Written request –
Scan the material for the word "parts", and copy each line where it shows up.
** Start Listed entries **
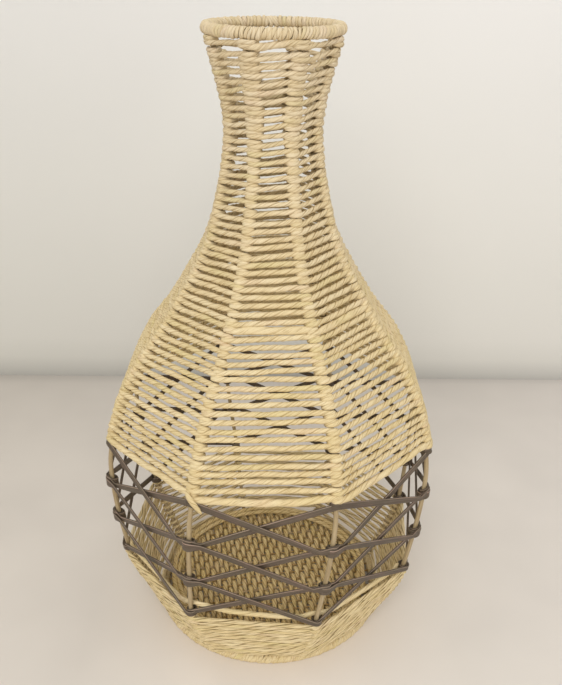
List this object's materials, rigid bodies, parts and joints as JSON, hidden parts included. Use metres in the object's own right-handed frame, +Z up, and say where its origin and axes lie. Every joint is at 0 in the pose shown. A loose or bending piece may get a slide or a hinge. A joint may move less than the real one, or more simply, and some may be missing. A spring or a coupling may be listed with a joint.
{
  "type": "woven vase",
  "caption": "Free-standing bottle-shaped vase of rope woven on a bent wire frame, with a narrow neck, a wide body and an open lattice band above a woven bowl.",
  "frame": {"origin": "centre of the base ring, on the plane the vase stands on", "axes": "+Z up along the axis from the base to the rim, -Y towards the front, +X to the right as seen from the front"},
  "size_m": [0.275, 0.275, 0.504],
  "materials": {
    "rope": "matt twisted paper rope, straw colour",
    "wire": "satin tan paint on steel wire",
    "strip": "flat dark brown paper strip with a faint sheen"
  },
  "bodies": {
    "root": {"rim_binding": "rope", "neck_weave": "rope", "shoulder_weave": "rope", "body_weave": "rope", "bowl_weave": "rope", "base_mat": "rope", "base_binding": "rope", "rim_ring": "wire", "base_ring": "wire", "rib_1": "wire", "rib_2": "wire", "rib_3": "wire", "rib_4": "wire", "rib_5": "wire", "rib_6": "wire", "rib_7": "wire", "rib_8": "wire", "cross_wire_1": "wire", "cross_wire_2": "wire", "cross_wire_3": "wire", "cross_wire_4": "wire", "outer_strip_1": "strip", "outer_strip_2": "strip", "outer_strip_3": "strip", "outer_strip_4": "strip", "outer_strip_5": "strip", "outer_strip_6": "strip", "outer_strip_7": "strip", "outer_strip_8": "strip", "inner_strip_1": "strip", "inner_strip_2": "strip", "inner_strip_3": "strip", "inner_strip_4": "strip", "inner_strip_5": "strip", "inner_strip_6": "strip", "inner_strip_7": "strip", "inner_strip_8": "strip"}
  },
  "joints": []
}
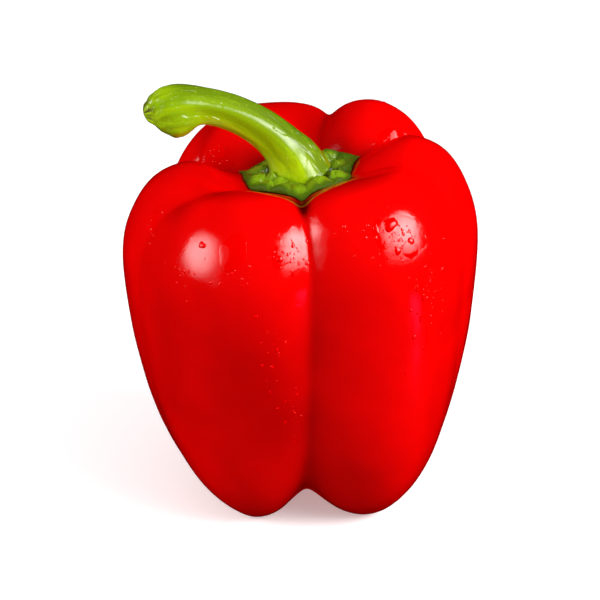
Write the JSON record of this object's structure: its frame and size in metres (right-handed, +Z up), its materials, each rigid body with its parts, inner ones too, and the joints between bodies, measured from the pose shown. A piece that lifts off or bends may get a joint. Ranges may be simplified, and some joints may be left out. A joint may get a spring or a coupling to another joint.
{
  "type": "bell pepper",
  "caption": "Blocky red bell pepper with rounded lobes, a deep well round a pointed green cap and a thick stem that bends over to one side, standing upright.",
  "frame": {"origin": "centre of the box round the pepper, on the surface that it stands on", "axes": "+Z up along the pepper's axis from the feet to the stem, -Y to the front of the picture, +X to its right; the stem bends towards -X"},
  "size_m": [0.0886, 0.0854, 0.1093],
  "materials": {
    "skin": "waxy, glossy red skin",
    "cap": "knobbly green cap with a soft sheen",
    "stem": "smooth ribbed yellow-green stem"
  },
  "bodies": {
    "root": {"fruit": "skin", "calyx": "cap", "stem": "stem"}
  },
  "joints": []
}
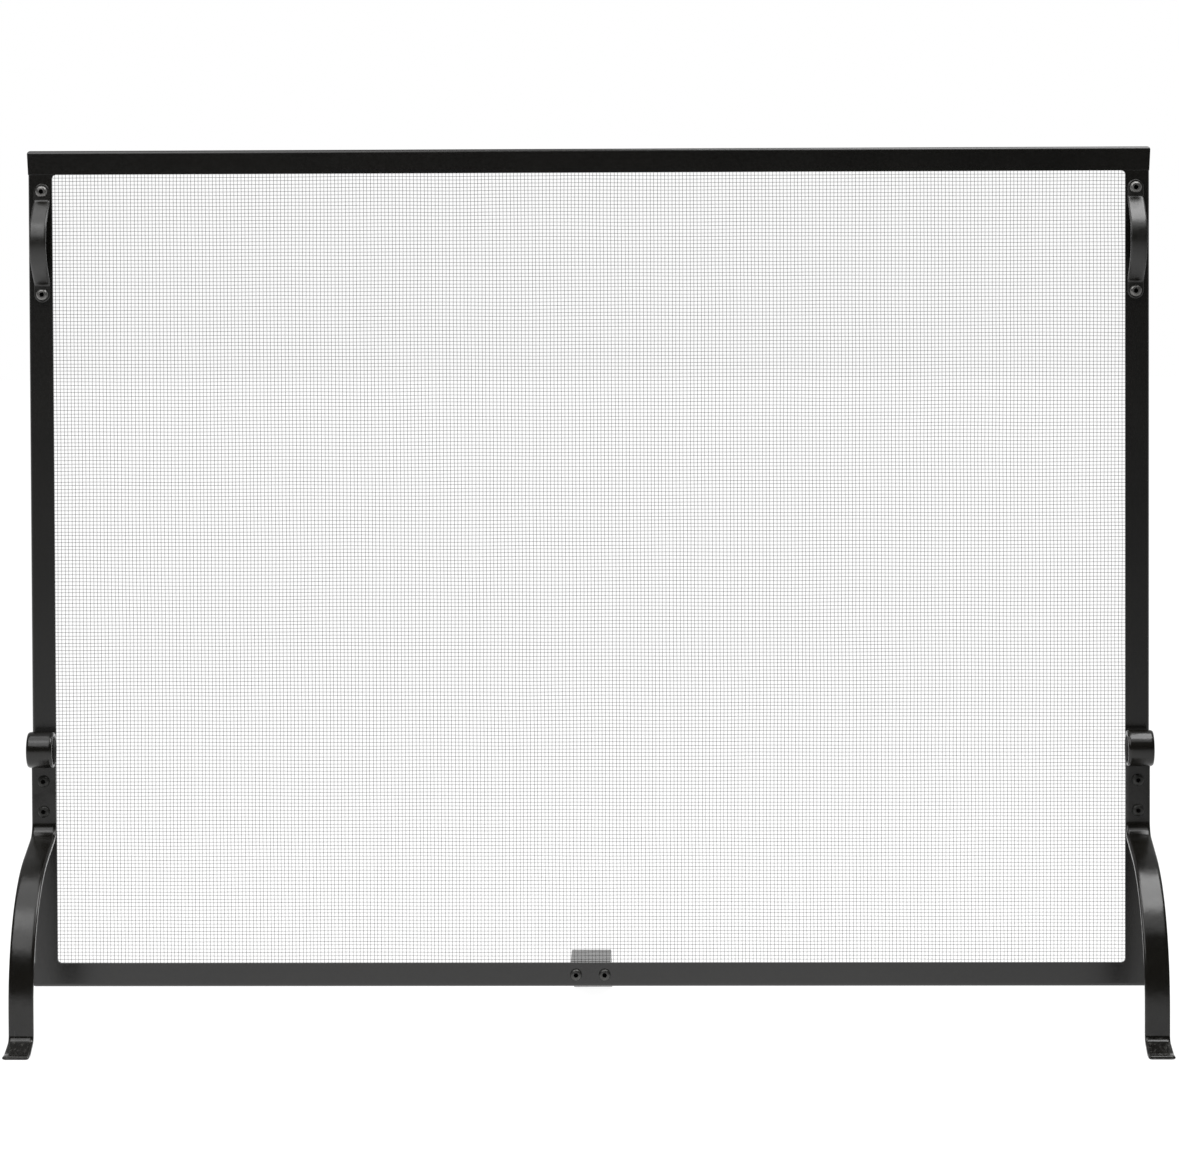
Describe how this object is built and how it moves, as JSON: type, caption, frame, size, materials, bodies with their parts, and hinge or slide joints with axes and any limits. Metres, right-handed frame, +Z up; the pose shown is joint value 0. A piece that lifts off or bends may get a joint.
** End Listed entries **
Answer in full –
List this object's materials, rigid bodies, parts and joints as JSON, hidden parts included. Use metres in the object's own right-handed frame, +Z up, and say where its origin and axes lie. Every joint is at 0 in the pose shown. A loose or bending piece may get a slide or a hinge. A joint may move less than the real one, or more simply, and some may be missing. A spring or a coupling may be listed with a joint.
Write the JSON record of this object's structure: its frame and size in metres (right-handed, +Z up), its materials, each rigid body with its parts, inner ones too, and the joints between bodies, measured from the pose shown. A piece that lifts off or bends may get a joint. Ranges may be simplified, and some joints may be left out. A joint may get a spring or a coupling to another joint.
Describe how this object is built and how it moves, as JSON: type, caption, frame, size, materials, bodies with their parts, and hinge or slide joints with axes and any limits. Metres, right-handed frame, +Z up; the pose shown is joint value 0. A piece that lifts off or bends may get a joint.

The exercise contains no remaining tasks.